In the old days when I raced at Herne Hill Velodrome there would be literally one man and his dog spectating. So for that reason when I turned up at the venue I hadn't even considered that anyone would be watching the race. I had been hoping to race in relative anonymity given that most of the other competitors would be younger women who would have been still in primary school when I was regularly racing.  

So imagine my shock when I arrived there to the sound of pumping music, a commentator on the loudspeaker and loads of people actually sitting in the stands watching, cheering while drinking beer. Crikey. That alone almost made me say to myself, "There's been a mistake. I hadn't meant to sign up for this - I should go home!" But I guess deep down I wanted to get a work out, regardless of where I finished in the group. So I just took the start line anyway.

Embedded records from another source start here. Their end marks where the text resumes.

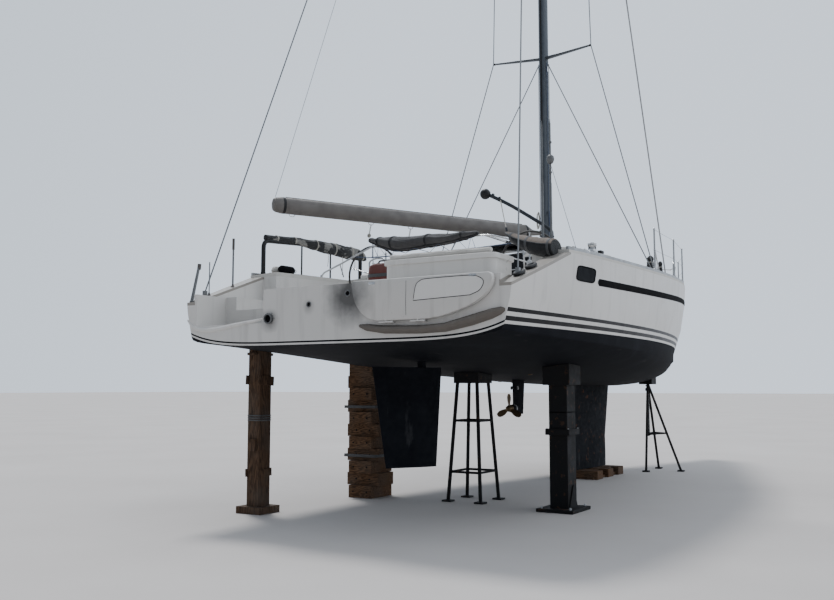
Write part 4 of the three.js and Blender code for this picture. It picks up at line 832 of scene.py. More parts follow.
class Grower(Wires):
    """A Geometry Nodes tree for what repeats or winds along a path."""

    def __init__(self, name: str, sizes: dict[str, float]) -> None:
        """Args: name: the tree's name; sizes: its size inputs with their usual values."""
        super().__init__(bpy.data.node_groups.new(name, "GeometryNodeTree"))
        plug = self.tree.interface.new_socket
        plug(name="Geometry", in_out="INPUT", socket_type="NodeSocketGeometry")
        plug(name="Geometry", in_out="OUTPUT", socket_type="NodeSocketGeometry")
        for label, value in sizes.items():
            plug(name=label, in_out="INPUT", socket_type="NodeSocketFloat").default_value = value
        plug(name="Finish", in_out="INPUT", socket_type="NodeSocketMaterial")
        self.given = self.nodes.new("NodeGroupInput").outputs

    def close(self, made: Socket) -> bpy.types.NodeTree:
        """Ends the tree in Realize Instances and Set Material, and returns it."""
        real = self.node("GeometryNodeRealizeInstances", {"Geometry": made}).outputs["Geometry"]
        paint = self.node("GeometryNodeSetMaterial", {"Geometry": real, "Material": self.given["Finish"]})
        self.node("NodeGroupOutput", {"Geometry": paint.outputs["Geometry"]})
        return self.tree

    @classmethod
    def stamps(cls, stamp: Stamp) -> bpy.types.NodeTree:
        """Returns the tree that stamps a screw head or a bar on each point, along its facing."""
        found = bpy.data.node_groups.get("row_of_" + stamp.value)
        if found:
            return found
        grower = cls("row_of_" + stamp.value, {"Width": 0.01, "Length": 0.01, "Height": 0.004})
        width, length, height = (grower.given[label] for label in ("Width", "Length", "Height"))
        if stamp is Stamp.SCREW:
            form = grower.node("GeometryNodeMeshCone", {"Vertices": 10, "Radius Bottom": width, "Radius Top": length,
                                                        "Depth": height})
        else:
            size = grower.node("ShaderNodeCombineXYZ", {"X": width, "Y": length, "Z": height}).outputs[0]
            form = grower.node("GeometryNodeMeshCube", {"Size": size})
        way = grower.node("GeometryNodeInputNamedAttribute", {"Name": "facing"}, data_type="FLOAT_VECTOR")
        turn = grower.node("FunctionNodeAlignRotationToVector", {"Vector": way.outputs["Attribute"]}, axis="Z")
        rows = grower.node("GeometryNodeInstanceOnPoints", {
            "Points": grower.given["Geometry"], "Instance": form.outputs["Mesh"], "Rotation": turn.outputs["Rotation"]})
        return grower.close(rows.outputs["Instances"])

    def vector(self, operation: str, a: Socket, b: Socket) -> Socket:
        """Returns the result of a Vector Math node."""
        slot = "Scale" if operation == "SCALE" else 1
        return self.node("ShaderNodeVectorMath", {0: a, slot: b}, operation=operation).outputs[0]

    @classmethod
    def coil(cls) -> bpy.types.NodeTree:
        """Returns the tree that winds a cord round a path."""
        found = bpy.data.node_groups.get("wound_cord")
        if found:
            return found
        grower = cls("wound_cord", {"Turns": 8.0, "Coil Radius": 0.02, "Cord Radius": 0.003})
        rounds, reach = grower.given["Turns"], grower.given["Coil Radius"]
        path = grower.node("GeometryNodeMeshToCurve", {"Mesh": grower.given["Geometry"]}).outputs["Curve"]
        even = grower.node("GeometryNodeResampleCurve", {"Curve": path, "Count": grower.times(rounds, 10.0)})
        along = grower.node("GeometryNodeSplineParameter").outputs["Factor"]
        angle = grower.times(grower.times(along, rounds), math.tau)
        normal = grower.node("GeometryNodeInputNormal").outputs["Normal"]
        tangent = grower.node("GeometryNodeInputTangent").outputs["Tangent"]
        other = grower.vector("CROSS_PRODUCT", tangent, normal)
        out_a = grower.vector("SCALE", normal, grower.times(grower.math("COSINE", angle), reach))
        out_b = grower.vector("SCALE", other, grower.times(grower.math("SINE", angle), reach))
        wound = grower.node("GeometryNodeSetPosition", {"Geometry": even.outputs["Curve"],
                                                        "Offset": grower.vector("ADD", out_a, out_b)})
        ring = grower.node("GeometryNodeCurvePrimitiveCircle", {"Resolution": 6, "Radius": grower.given["Cord Radius"]})
        skin = grower.node("GeometryNodeCurveToMesh", {
            "Curve": wound.outputs["Geometry"], "Profile Curve": ring.outputs["Curve"], "Fill Caps": True})
        return grower.close(skin.outputs["Mesh"])


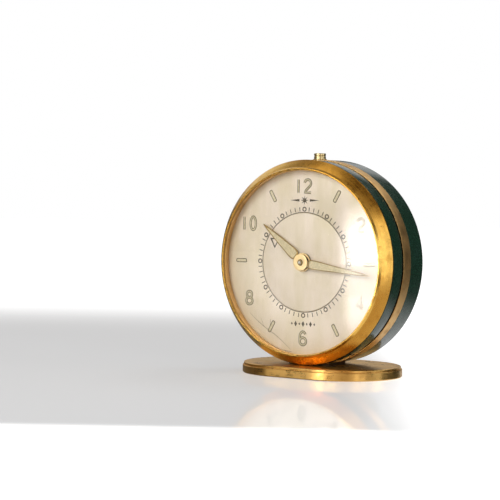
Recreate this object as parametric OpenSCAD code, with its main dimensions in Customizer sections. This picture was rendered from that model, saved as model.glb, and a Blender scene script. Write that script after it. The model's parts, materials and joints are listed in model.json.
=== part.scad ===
// Round travel alarm clock on a fixed oval brass base, in millimetres.
// Origin: centre of the base's underside. +Z is up and the dial looks towards -Y.
// Depths are measured behind the plane of the bezel's outer edge, so a negative depth lies in front.
// Clock angles are in degrees clockwise from 12, seen from the front.

/* [Case] */
// Radius of the bezel's outer edge and of the front ring
case_r = 30; // [29.6:0.1:30]
// Radius of the middle band and the rear shell
band_r = 30.2; // [30:0.1:30.2]
// Height of the dial's centre above the underside of the base
axis_z = 33.4; // [33.4:0.1:33.6]
// Distance of the bezel's outer edge in front of the base's middle
face_offset = 10.3; // [10:0.1:10.6]
// Radius of the opening in the bezel
opening_r = 27; // [26.8:0.1:27]
// How far the crystal is domed
dome = 1.9; // [1:0.1:2.2]

/* [Base] */
// Length of the base, along the face
base_length = 49.8; // [48:0.1:52]
// Width of the base, front to back
base_width = 34.8; // [33:0.1:35]
// Thickness of the base
base_thickness = 3.15; // [3:0.05:3.15]
// Set-back of the base's top edge
base_lip = 0.8; // [0.4:0.1:1.2]

/* [Dial and hands] */
// Radius of the rotating alarm disc
alarm_disc_r = 14.4; // [14:0.1:14.4]
// Height of the hour numerals
numeral_height = 4.3; // [3.5:0.1:4.6]
// Radius of the ring that the numerals stand on
numeral_r = 22.2; // [21.5:0.1:22.6]
// Length of the hour hand from the centre
hour_hand_length = 17.7; // [16:0.1:19]
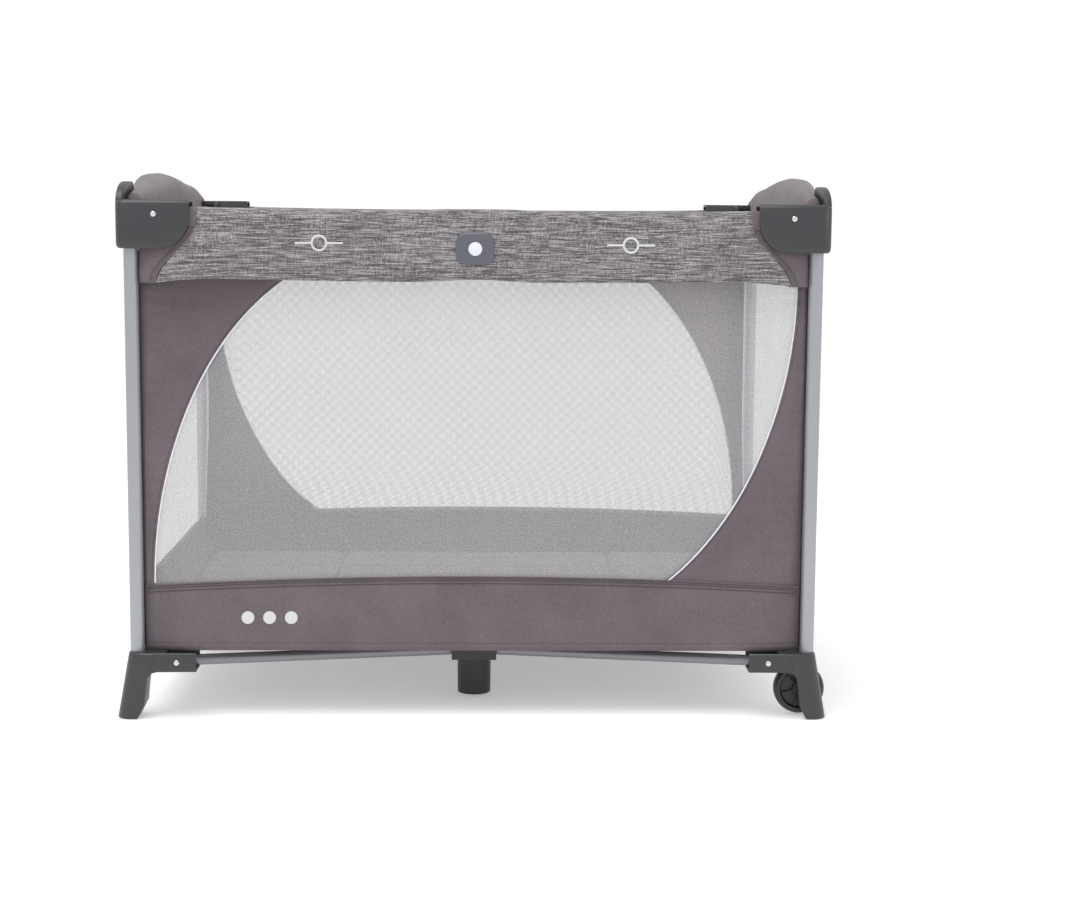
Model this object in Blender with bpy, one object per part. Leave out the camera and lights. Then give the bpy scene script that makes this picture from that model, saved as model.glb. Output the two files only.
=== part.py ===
"""Folding travel cot: four corner posts, hinged top rails, a folding floor frame and fabric.

The frame is a closed linkage. Every tube that folds spans FOLD_X along the length or
FOLD_Y along the width between its pivots, so all of them turn through the same angle.
Left is -X, front is -Y. A corner piece is modelled at the back right and mirrored.
"""

import math

import bmesh
import bpy
from mathutils import Matrix, Vector

# Driving dimensions, in metres
CAP_X = 0.518  # outer faces of the corner caps
CAP_Y = 0.367
CAP_TOP = 0.764
CAP_BOTTOM = 0.694
WALL = 0.0035  # moulded plastic
LEG_X = 0.4987  # leg axis
LEG_Y = 0.345
LEG_R = 0.0105
SOCKET_R = 0.011
LEG_LOW = 0.085
LEG_HIGH = 0.754
FOLD_X = 0.427  # pivot to pivot, along the length
FOLD_Y = 0.270  # pivot to pivot, along the width
RAIL_R = 0.0085
RAIL_Z = 0.741
RAIL_PIVOT_X = 0.462
END_Z = 0.760
END_PIVOT_Y = 0.300
END_RISE = 0.016
STUB = 0.004  # tube past its pivot
FLOOR_R = 0.008
FLOOR_Z = 0.0835
FOOT_PIVOT = (0.439, 0.340)
HUB_PIVOT = (FOOT_PIVOT[0] - FOLD_X, 0.262)
CROSS_OUT = 0.232
CROSS_IN = 0.040
WHEEL_R = 0.038
WHEEL_X = 0.4905
WHEEL_Z = 0.0405
FABRIC_LOW = 0.101
FABRIC_HIGH = 0.690
MAT_LOW = 0.104
MAT_HIGH = 0.134
MAT_X = 0.474
MAT_Y = 0.325
GAP = 0.0003

PLASTIC = (0.075, 0.077, 0.085, 1), 0.45, 0.0
METAL = (0.55, 0.56, 0.58, 1), 0.35, 0.9
STEEL = (0.30, 0.31, 0.33, 1), 0.40, 0.9
RUBBER = (0.02, 0.02, 0.022, 1), 0.80, 0.0
FABRIC = (0.115, 0.100, 0.105, 1), 0.90, 0.0
WOVEN = (0.20, 0.19, 0.195, 1), 0.95, 0.0

for old in list(bpy.data.objects):
    bpy.data.objects.remove(old, do_unlink=True)
parts = bpy.data.collections.new("travel_cot")
bpy.context.scene.collection.children.link(parts)


def shown(name, mesh, finish):
    """A named part with its own material."""
    obj = bpy.data.objects.new(name, mesh)
    parts.objects.link(obj)
    colour, roughness, metallic = finish
    material = bpy.data.materials.new(name)
    material.use_nodes = True
    shader = material.node_tree.nodes["Principled BSDF"]
    shader.inputs["Base Color"].default_value = colour
    shader.inputs["Roughness"].default_value = roughness
    shader.inputs["Metallic"].default_value = metallic
    mesh.materials.clear()
    mesh.materials.append(material)
    return obj


def box(x, y, z):
    """A block between two limits on each axis."""
    work = bmesh.new()
    bmesh.ops.create_cube(work, size=1)
    size = Matrix.Diagonal((x[1] - x[0], y[1] - y[0], z[1] - z[0], 1))
    middle = Matrix.Translation((sum(x) / 2, sum(y) / 2, sum(z) / 2))
    work.transform(middle @ size)
    return as_mesh(work)


def rod(start, end, radius, sides=16, end_radius=None):
    """A round bar between two points."""
    start, end = Vector(start), Vector(end)
    work = bmesh.new()
    bmesh.ops.create_cone(work, cap_ends=True, segments=sides, depth=(end - start).length,
                          radius1=radius, radius2=end_radius or radius)
    turn = (end - start).to_track_quat("Z", "Y").to_matrix().to_4x4()
    work.transform(Matrix.Translation((start + end) / 2) @ turn)
    return as_mesh(work)


def as_mesh(work):
    mesh = bpy.data.meshes.new("piece")
    work.to_mesh(mesh)
    work.free()
    return mesh


def plate(outline, plane, low, high):
    """A flat outline in the XZ or YZ plane, thick from low to high along the third axis."""
    curve = bpy.data.curves.new("outline", "CURVE")
    curve.dimensions = "2D"
    curve.fill_mode = "BOTH"
    curve.extrude = (high - low) / 2
    spline = curve.splines.new("POLY")
    spline.points.add(len(outline) - 1)
    spline.use_cyclic_u = True
    for point, (u, v) in zip(spline.points, outline):
        point.co = (u, v, 0, 1)
    middle = (low + high) / 2
    if plane == "XZ":
        place = Matrix(((1, 0, 0, 0), (0, 0, -1, middle), (0, 1, 0, 0), (0, 0, 0, 1)))
    else:
        place = Matrix(((0, 0, 1, middle), (1, 0, 0, 0), (0, 1, 0, 0), (0, 0, 0, 1)))
    mesh = mesh_of(curve)
    mesh.transform(place)
    return mesh


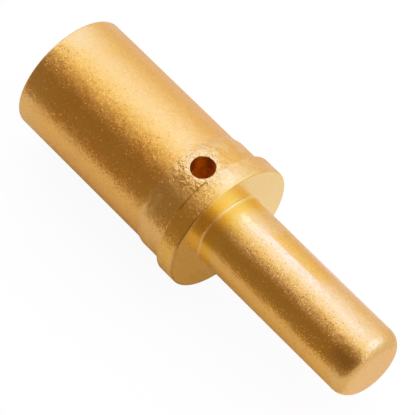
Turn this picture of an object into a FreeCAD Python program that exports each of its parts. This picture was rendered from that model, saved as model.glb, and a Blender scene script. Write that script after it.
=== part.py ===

Just as with Crystal Palace, folks cheered me on, but in even greater numbers than at Crystal Palace. It was actually quite fun being part of this dynamic event, even if I did finish in last place again. I must also admit that I wasn't out of breath at all - it wasn't for want of trying, but simply because the corners were so tight that there was a real possibility of stacking it if you went too fast. In fact, one woman did crash, though without any injury and she managed to get up and carry on racing. In a group that lapped me, one girl skidded when she applied her brakes to suddenly, which sent her fellow riders and myself into a brief panic. Thankfully she managed to stay upright. Those two scenarios were exactly what I wouldn't have wanted to be involved in, and was ready to be dropped in order to avoid that.

It was a good evening, and I was glad I went. If nothing else, the Herne Hill Velodrome circuit is a great place for improving your bike handling skills.

So between racing at Crystal Palace and racing at Herne Hill you definitely get in the best racing in town.